A don Venado le encantaban las peleas de tigre, también era muy ágil cuando lidiaba con los tigres de los barrios vecinos. Cuando el peleó representando al barrio del Fortín siempre le ganó al famoso barrio del Santuario. Con orgullo recuerda que nadie le pudo ganar, reconoce que no era por su fuerza sino por su destreza. Siempre fue muy hábil y eso lo demostró hasta en las mismas marchas en las que participaba, cuando se enfrentaban a los policías que los cercaban y lanzaban gases lacrimógenos.
Desde el 2006, el tío Berna sufría los estragos de la diabetes. En los primeros años trató de cuidarse, siendo muy estricto en su tratamiento. Después del 2014 todo quedó en el olvido, su salud se deterioró, no sólo por dejar la medicina y la dieta, sino porque su corazón se marchitó. Es demasiado complicado mantenerse en pie cargando una loza sobre los hombros por la desaparición de José Ángel.
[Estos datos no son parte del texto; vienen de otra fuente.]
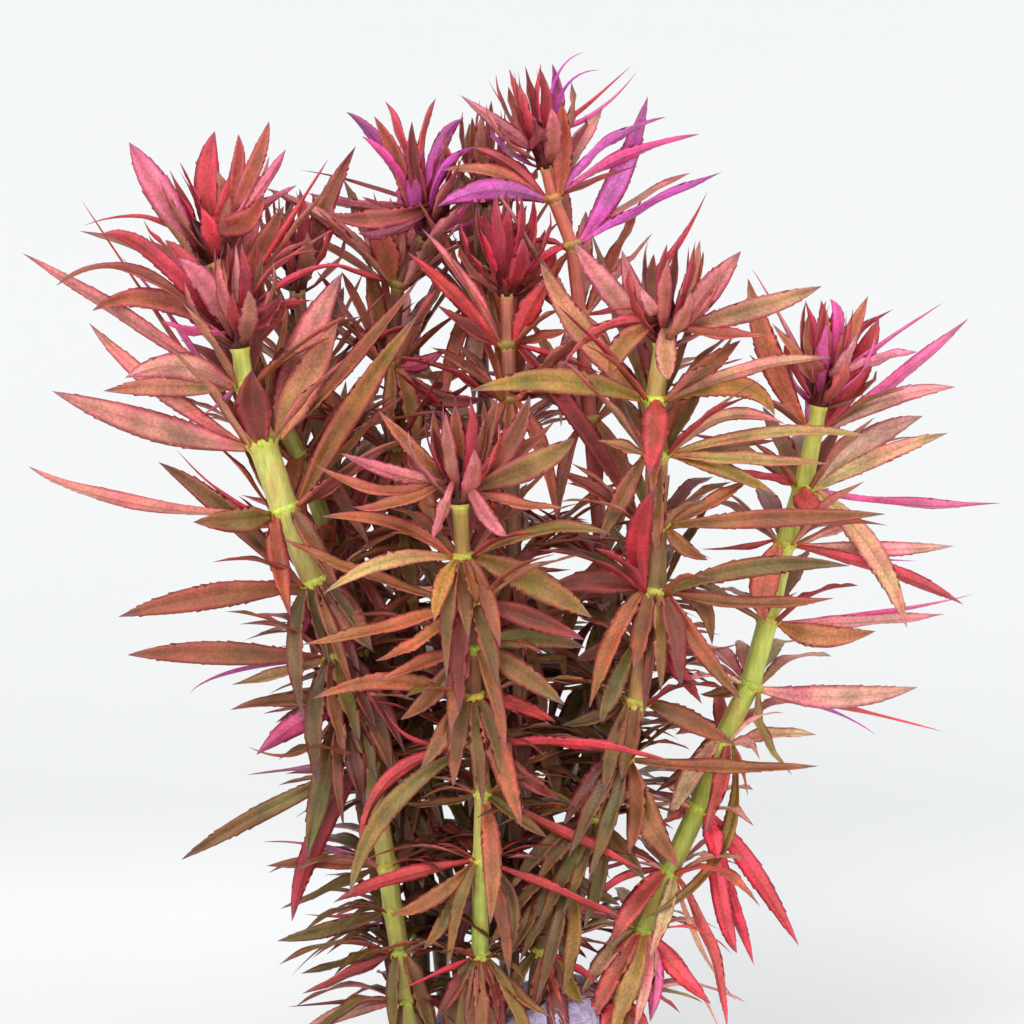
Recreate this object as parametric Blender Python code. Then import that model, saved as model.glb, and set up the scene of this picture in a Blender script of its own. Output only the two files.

Ya no hubo noches para dormir tranquilo, ni días para trabajar en el campo. Todo ha sido una batalla permanente contra el olvido y la búsqueda de su hijo. No sólo su pie perdió sensibilidad, más bien el dolor de la desaparición de José Ángel hacía que los malestares de su cuerpo fueran imperceptibles. Su pelea por la presentación con vida de su hijo tuvo que darla también en los hospitales. Se aferró al gran amor que demostró tenerle a José Ángel y en todo momento, sacó fuerzas de su espíritu imbatible para seguir gritando ¡vivos se los llevaron, vivos los queremos! El tío Venado es el fuego que no se apaga.